§ WHAT TO DO
Everything in the listing should be restated word for word.

[BEGIN]

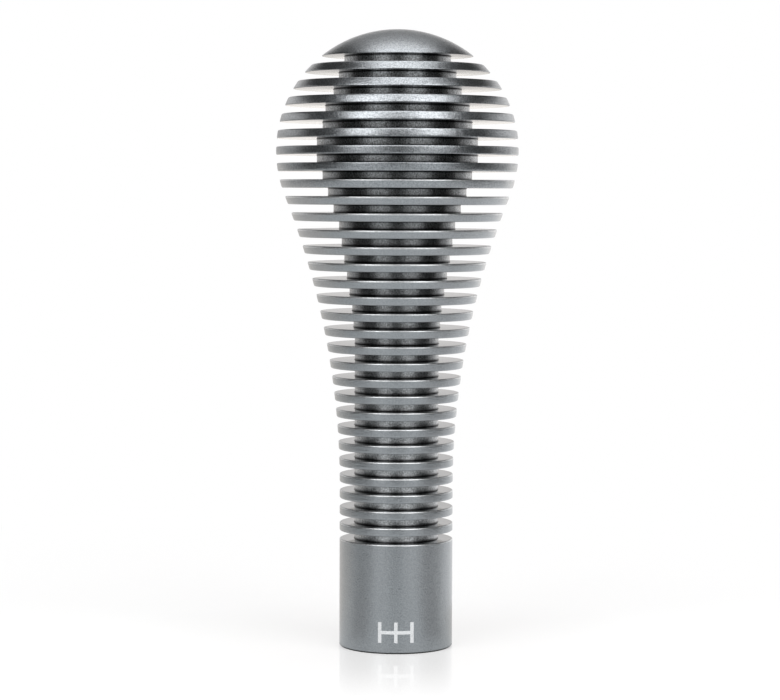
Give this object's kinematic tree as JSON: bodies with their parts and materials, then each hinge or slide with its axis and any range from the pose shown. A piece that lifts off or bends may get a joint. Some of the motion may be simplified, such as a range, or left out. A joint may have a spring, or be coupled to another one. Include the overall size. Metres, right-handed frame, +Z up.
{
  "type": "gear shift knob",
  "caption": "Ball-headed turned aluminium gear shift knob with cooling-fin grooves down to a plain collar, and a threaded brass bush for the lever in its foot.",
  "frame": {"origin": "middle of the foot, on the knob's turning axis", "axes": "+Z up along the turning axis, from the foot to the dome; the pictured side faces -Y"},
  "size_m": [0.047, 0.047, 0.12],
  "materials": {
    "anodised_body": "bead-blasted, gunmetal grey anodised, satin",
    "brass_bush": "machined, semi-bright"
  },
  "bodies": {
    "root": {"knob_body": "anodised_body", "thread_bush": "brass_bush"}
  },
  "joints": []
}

[END]

§ FINAL RESULT
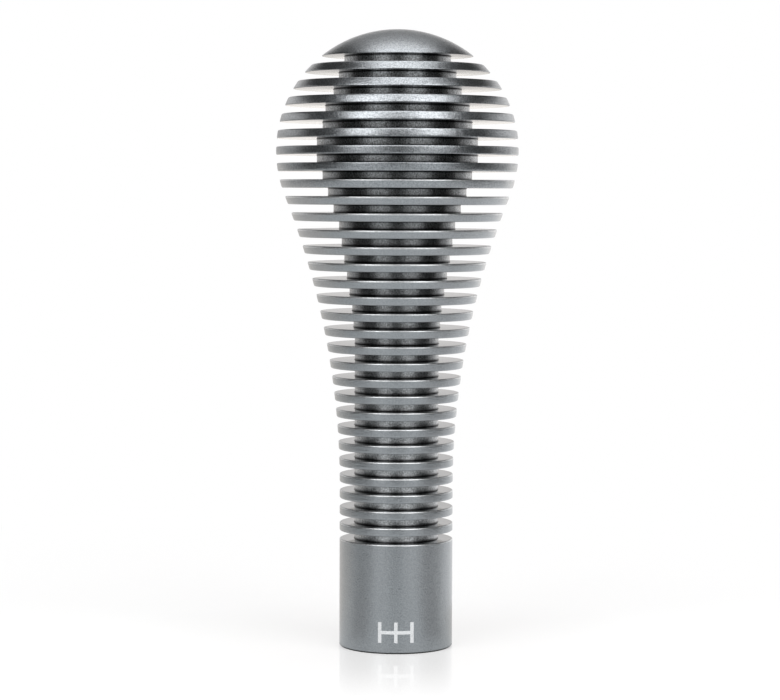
Give this object's kinematic tree as JSON: bodies with their parts and materials, then each hinge or slide with its axis and any range from the pose shown. A piece that lifts off or bends may get a joint. Some of the motion may be simplified, such as a range, or left out. A joint may have a spring, or be coupled to another one. Include the overall size. Metres, right-handed frame, +Z up.
{
  "type": "gear shift knob",
  "caption": "Ball-headed turned aluminium gear shift knob with cooling-fin grooves down to a plain collar, and a threaded brass bush for the lever in its foot.",
  "frame": {"origin": "middle of the foot, on the knob's turning axis", "axes": "+Z up along the turning axis, from the foot to the dome; the pictured side faces -Y"},
  "size_m": [0.047, 0.047, 0.12],
  "materials": {
    "anodised_body": "bead-blasted, gunmetal grey anodised, satin",
    "brass_bush": "machined, semi-bright"
  },
  "bodies": {
    "root": {"knob_body": "anodised_body", "thread_bush": "brass_bush"}
  },
  "joints": []
}